Comme le dit si bien Bernard Richard un ancien ministre du gouvernement McKenna et qui a aussi occupé le poste d’ombudsman, le premier ministre et certains de ses ministres semblent égarés. Ceux-ci accusent la commissaire d’avoir pris une décision à propos d’un employé, alors que la décision vient d’eux-mêmes. Le premier ministre en rajoute en disant que la commissaire est une nomination du gouvernement Alward, tentant ainsi de la dénigrer et rajoute qu’elle devrait s’occuper de dossiers positifs.
Donc, faire son travail – soit de s’assurer que les droits des deux communautés linguistiques sont respectés au N.-B. – n’est pas positif selon le premier ministre Gallant. Un commentaire ridicule et stupide alors que la nomination de la commissaire en est une de tous les députés de l’Assemblée législative.

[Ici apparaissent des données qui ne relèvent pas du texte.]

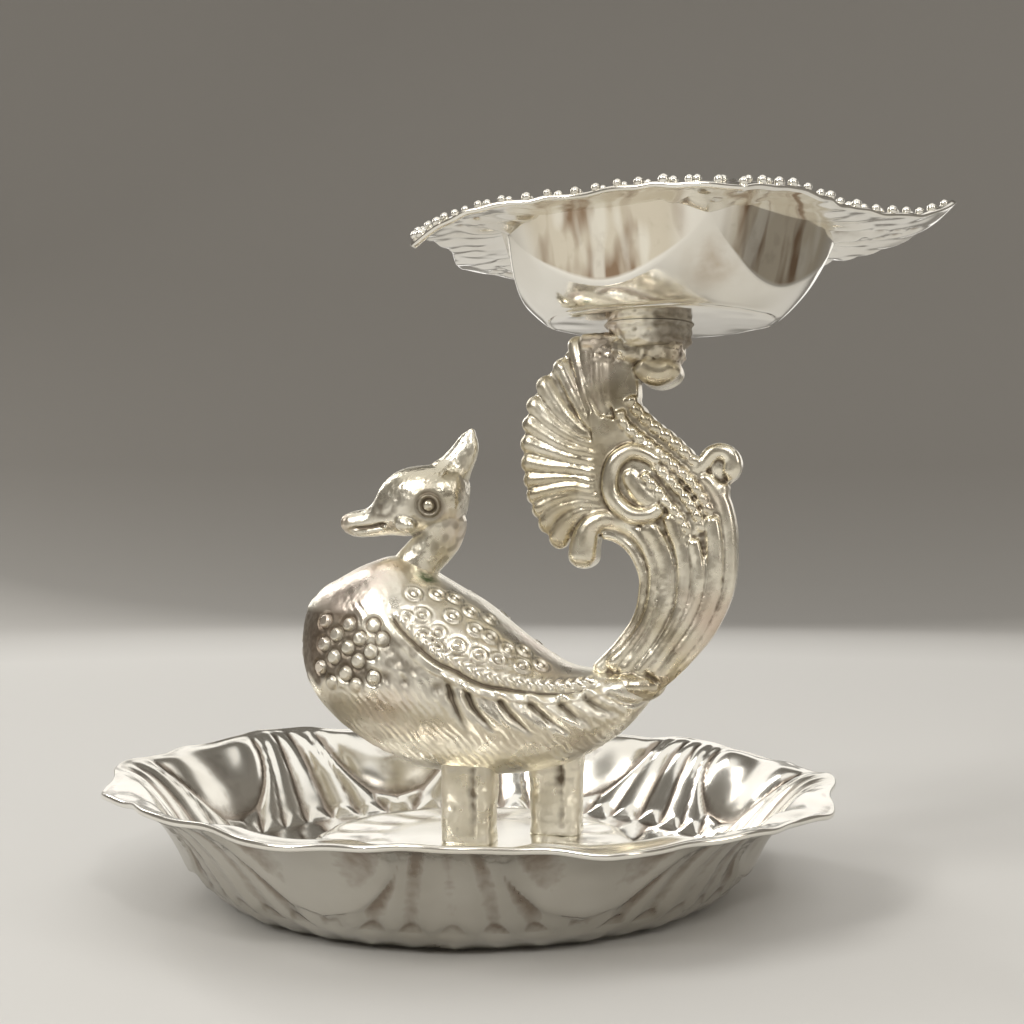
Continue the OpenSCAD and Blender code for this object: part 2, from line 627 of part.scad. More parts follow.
module lamp_cup() {
    color(polished) translate([cup_x, 0, cup_z]) difference() {
        skin(concat([for (k = [0:last_cup_ring]) cup_ring(k, 0)],
                    [for (k = [last_cup_ring:-1:0]) cup_ring(k, 1)]));
        translate([0, 0, -overrun])
            cylinder(h = cup_wall + 2 * overrun, d = screw_d + 2 * screw_clear, $fn = round_fn);
    }
}

// Screw with its head's seat at the origin and its shank going down
module screw(shank_l) {
    difference() {
        union() {
            cylinder(h = screw_head_h, d = screw_head_d, $fn = round_fn);
            translate([0, 0, -shank_l]) cylinder(h = shank_l + screw_head_h / 2, d = screw_d, $fn = round_fn);
        }
        translate([-screw_head_d, -screw_slot / 2, screw_head_h - screw_slot_depth])
            cube([2 * screw_head_d, screw_slot, screw_head_h]);
    }
}

module washer() {
    difference() {
        cylinder(h = washer_t, d = washer_d, $fn = round_fn);
        translate([0, 0, -overrun])
            cylinder(h = washer_t + 2 * overrun, d = screw_d + 2 * screw_clear, $fn = round_fn);
    }
}

module cup_screw() {
    color(steel) translate([cup_x, 0, cup_z + cup_wall + washer_t]) screw(cup_screw_l);
}

module cup_washer() {
    color(steel) translate([cup_x, 0, cup_z + cup_wall]) washer();
}

module leg_screws() {
    color(steel) at_legs() translate([0, 0, rosette_h - plate_wall - washer_t])
        mirror([0, 0, 1]) screw(leg_screw_l);
}

module leg_washers() {
    color(steel) at_legs() translate([0, 0, rosette_h - plate_wall - washer_t]) washer();
}

base_plate();
left_leg();
right_leg();
body_left_shell();
body_right_shell();
head_and_neck();
scroll_tail();
cup_boss();
lamp_cup();
cup_screw();
cup_washer();
leg_screws();
leg_washers();
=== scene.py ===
import math

import bpy
import numpy as np
from mathutils import Matrix, Vector


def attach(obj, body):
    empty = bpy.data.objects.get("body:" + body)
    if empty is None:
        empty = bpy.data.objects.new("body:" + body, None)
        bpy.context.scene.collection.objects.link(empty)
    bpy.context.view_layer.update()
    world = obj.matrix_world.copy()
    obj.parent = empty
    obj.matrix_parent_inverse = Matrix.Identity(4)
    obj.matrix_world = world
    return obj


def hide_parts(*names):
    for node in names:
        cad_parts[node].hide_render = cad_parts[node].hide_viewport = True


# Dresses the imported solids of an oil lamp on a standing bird. Shapes are worked out in
# millimetres, in the frame of the solids, and become metres when a mesh becomes a piece.

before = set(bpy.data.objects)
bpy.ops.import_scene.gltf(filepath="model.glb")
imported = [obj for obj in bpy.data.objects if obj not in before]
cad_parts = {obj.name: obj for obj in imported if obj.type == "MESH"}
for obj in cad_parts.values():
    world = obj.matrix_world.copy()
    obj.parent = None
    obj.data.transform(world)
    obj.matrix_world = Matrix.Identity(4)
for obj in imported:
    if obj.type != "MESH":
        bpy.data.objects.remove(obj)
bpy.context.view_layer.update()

MM = 0.001
TAU = 2 * math.pi

# Sizes of the solids, in millimetres
PLATE_D = 100.0
PLATE_H = 16.1
PLATE_FOOT_D = 62.0
PLATE_FOOT_BAND = 4.0
PLATE_WALL = 0.8
ROSETTE_D = 42.0
ROSETTE_H = 7.2
PLATE_FANS = 8
PLATE_SCALLOP = 1.4
PLATE_SWAY = 0.9
PLATE_TURN = math.radians(10)
BODY_L = 50.6
BODY_H = 30.4
BODY_W = 24.4
BREAST_X = 24.8
BODY_WALL = 1.4
BELLY_Z = 16.1
HEAD_H = 14.6
HEAD_L = 18.6
HEAD_W = 10.0
HEAD_BACK_X = -0.765
HEAD_BASE_Z = 44.905
LEG_W = 7.6
LEG_T = 6.0
LEG_TOP_Z = 18.6
LEG_CENTRES = ((0.55, -4.2), (11.25, 4.2))
BOSS_X = 24.764
BOSS_Z = 74.868
BOSS_D = 12.4
BOSS_H = 3.4
CUP_X = 26.5
CUP_Z = 78.268
CUP_TIP_D = 75.2
CUP_BOTTOM_D = 30.6
CUP_VALLEY_D = 58.4
CUP_H = 12.8
CUP_PINCH_H = 9.8
WINDOW_LOW_H = 2.3
CUP_WALL = 0.7
PETALS = 5
PETAL_TURN = math.radians(20.3)
SEAM = 0.025
SOLDER_GAP = 0.05

# How finely the skins are divided
PLATE_COLUMNS = 432
BODY_STATIONS = 340
BODY_ARCS = 240
HEAD_VOXEL = 0.14
TAIL_VOXEL = 0.207
EASING_ROUNDS = 4
CUP_COLUMNS = 560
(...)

M. Gallant lui-même a appuyé cette décision étant le chef de l’opposition officielle lors de la nomination. Ceci démontre un manque de maturité évident et que la priorité encore une fois est la politique de basse-cour au lieu de la gestion de la province. Comme le disait Robert Pichette au sujet de l’ancienne équipe de Shawn Graham, «nous avons affaire à un groupe d’amateurs sans talent». Il semble maintenant que la solution du gouvernement Gallant est d’éliminer les postes des personnes qui questionnent les décisions gouvernementales ou qui mettent les lois en application, pour envoyer un message aux autres de demeurer silencieux. Ça ne ressemble pas beaucoup au gouvernement transparent et ouvert promis en 2014.

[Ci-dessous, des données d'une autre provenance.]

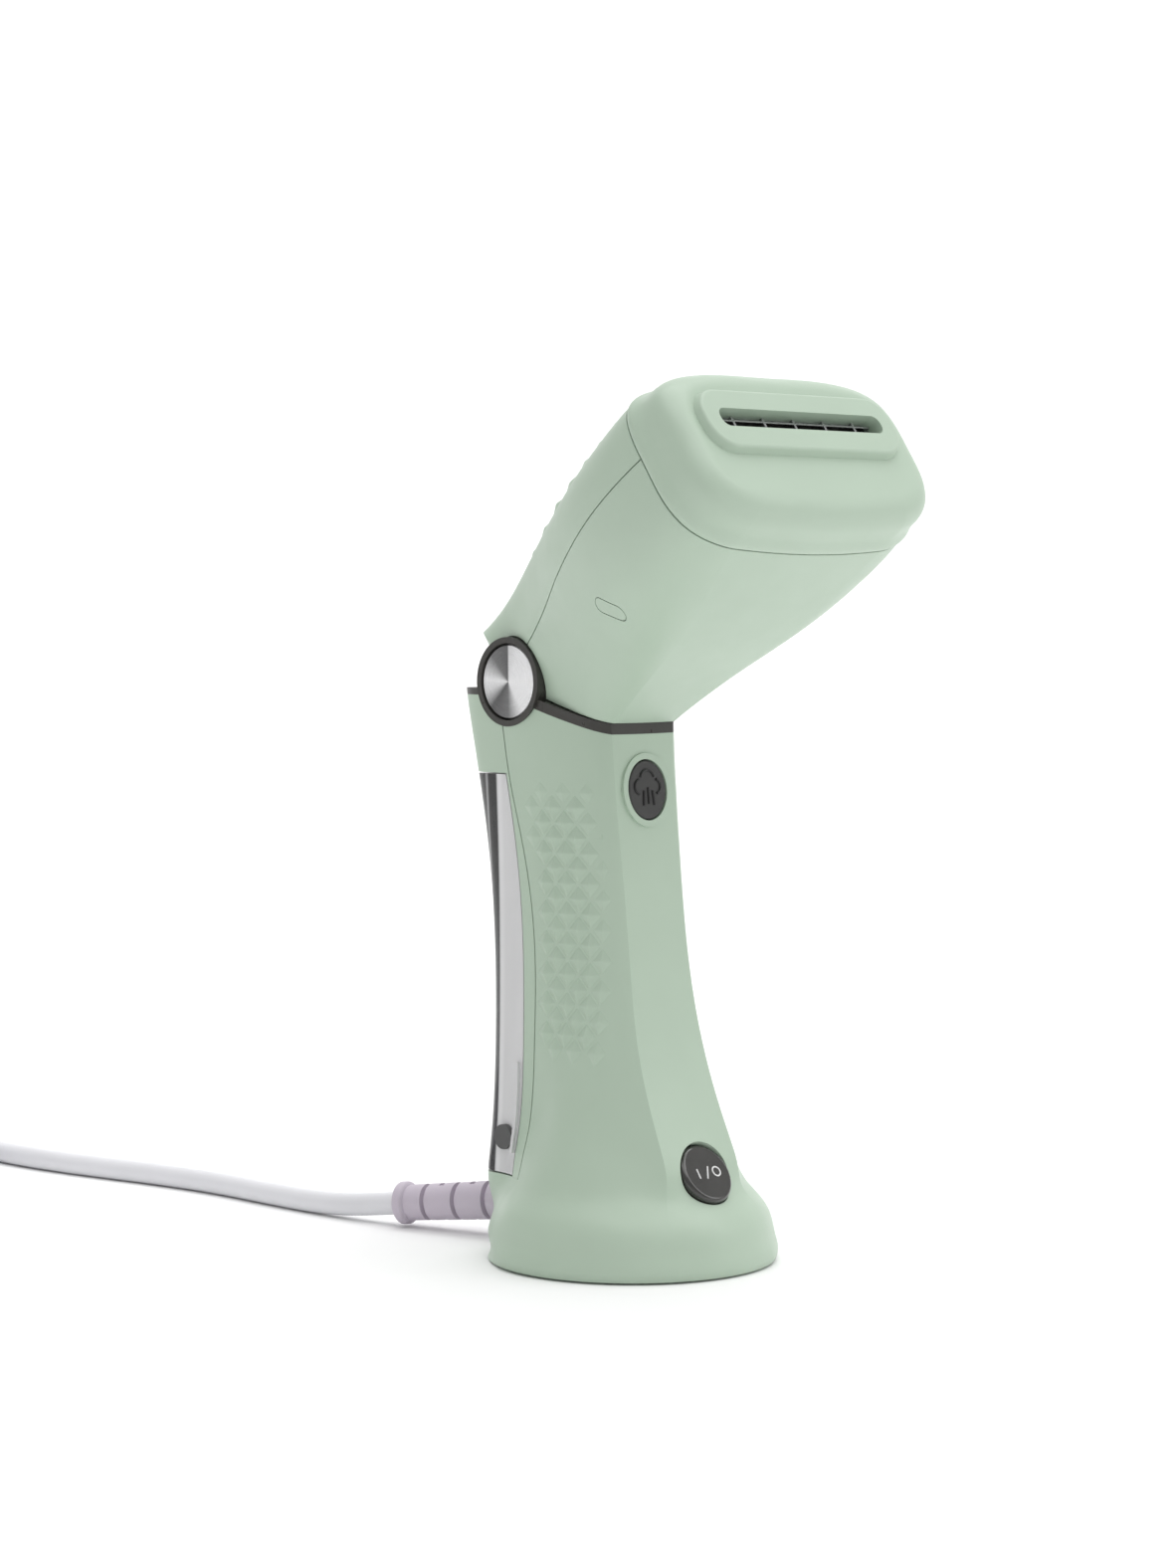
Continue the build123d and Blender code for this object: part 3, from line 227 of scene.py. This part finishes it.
def turned_metal_painted_reflection(name, centre):
    """Disc turned on a lathe: concentric lines, and bright and dark sectors of reflection painted into its
    colour.
    """
    material, nodes, links = new_material(name)
    shader = nodes["Principled BSDF"]
    place = nodes.new("ShaderNodeTexCoord")
    offset = nodes.new("ShaderNodeVectorMath")
    offset.operation = "SUBTRACT"
    offset.inputs[1].default_value = centre
    split = nodes.new("ShaderNodeSeparateXYZ")
    links.new(place.outputs["Object"], offset.inputs[0])
    links.new(offset.outputs["Vector"], split.inputs["Vector"])
    angle = nodes.new("ShaderNodeMath")
    angle.operation = "ARCTAN2"
    links.new(split.outputs["Y"], angle.inputs[0])
    links.new(split.outputs["Z"], angle.inputs[1])
    share = nodes.new("ShaderNodeMapRange")
    share.inputs["From Min"].default_value = -pi
    share.inputs["From Max"].default_value = pi
    links.new(angle.outputs["Value"], share.inputs["Value"])
    # painted reflection: bright and dark sectors of reflected light in the base colour, counterclockwise
    # from straight down as seen from the left side
    painted_reflection_sectors = [(0.0, 0.22), (0.10, 0.92), (0.25, 1.0), (0.42, 0.95), (0.495, 0.80), (0.505, 0.16),
               (0.62, 0.24), (0.74, 0.95), (0.80, 0.75), (0.88, 0.14), (1.0, 0.22)]
    length = nodes.new("ShaderNodeVectorMath")
    length.operation = "LENGTH"
    links.new(offset.outputs["Vector"], length.inputs[0])
    rings = nodes.new("ShaderNodeMath")
    rings.operation = "MULTIPLY"
    rings.inputs[1].default_value = 9000
    links.new(length.outputs["Value"], rings.inputs[0])
    wave = nodes.new("ShaderNodeTexNoise")
    wave.noise_dimensions = "1D"
    wave.inputs["Scale"].default_value = 1.0
    links.new(rings.outputs["Value"], wave.inputs["W"])
    # the sector ramp paints reflection into the base colour
    links.new(ramped(nodes, links, share.outputs["Result"], painted_reflection_sectors), shader.inputs["Base Color"])
    links.new(spread(nodes, links, wave.outputs["Fac"], 0.2, 0.34), shader.inputs["Roughness"])
    links.new(bump(nodes, links, wave.outputs["Fac"], 0.3, 0.00003), shader.inputs["Normal"])
    shader.inputs["Metallic"].default_value = 0.9
    shader.inputs["Anisotropic"].default_value = 0.7
    return material


def clear_plastic(name, tint, rough, transmission):
    """Translucent moulding with faint flow marks."""
    material, nodes, links = new_material(name)
    shader = nodes["Principled BSDF"]
    flow = noise(nodes, links, 60, 3, (1, 1, 0.3))
    darker = tuple(c * 0.96 for c in tint)
    links.new(tinted(nodes, links, flow, darker, tint), shader.inputs["Base Color"])
    links.new(spread(nodes, links, flow, *rough), shader.inputs["Roughness"])
    links.new(bump(nodes, links, flow, 0.05, 0.0003), shader.inputs["Normal"])
    shader.inputs["Transmission Weight"].default_value = transmission
    shader.inputs["IOR"].default_value = 1.45
    return material


def tank_with_painted_light(name):
    """Tank moulding: frosted on its sides, painted shade round its rear corners, a painted highlight line
    between.
    """
    material, nodes, links = new_material(name)
    shader = nodes["Principled BSDF"]
    place = nodes.new("ShaderNodeTexCoord")
    split = nodes.new("ShaderNodeSeparateXYZ")
    links.new(place.outputs["Object"], split.inputs["Vector"])
    depth = nodes.new("ShaderNodeMapRange")
    depth.inputs["From Min"].default_value = TANK_BLEND[0] * MM
    depth.inputs["From Max"].default_value = TANK_BLEND[1] * MM
    links.new(split.outputs["Y"], depth.inputs["Value"])
    # frosted, painted highlight line, painted shade, painted thin reflection, painted shade
    stops = [(0.0, 0.90), (0.40, 0.88), (0.46, 1.0), (0.50, 0.96), (0.53, 0.03), (0.66, 0.03),
             (0.70, 0.50), (0.74, 0.03), (1.0, 0.05)]
    flow = noise(nodes, links, 60, 3, (1, 1, 0.3))
    mix = nodes.new("ShaderNodeMix")
    mix.data_type = "RGBA"
    mix.blend_type = "MULTIPLY"
    mix.inputs["Factor"].default_value = 0.25
    # the ramp's dark bands are painted shade, its bright bands painted highlight and reflection, in the
    # base colour
    links.new(ramped(nodes, links, depth.outputs["Result"], stops), mix.inputs["A"])
    links.new(spread(nodes, links, flow, 0.7, 1.0), mix.inputs["B"])
    links.new(mix.outputs["Result"], shader.inputs["Base Color"])
    links.new(spread(nodes, links, flow, 0.06, 0.14), shader.inputs["Roughness"])
    links.new(bump(nodes, links, flow, 0.05, 0.0003), shader.inputs["Normal"])
    shader.inputs["Transmission Weight"].default_value = 0.30
    shader.inputs["IOR"].default_value = 1.45
    return material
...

Après un an au pouvoir, le premier ministre Gallant devrait modifier son entourage de conseillers très spéciaux. L’équipe politique qui a aidé à faire élire le gouvernement devrait être remplacée par une équipe qui veille aux intérêts de la province au lieu de celle du Parti libéral et de la politique partisane comme c’est le cas actuellement.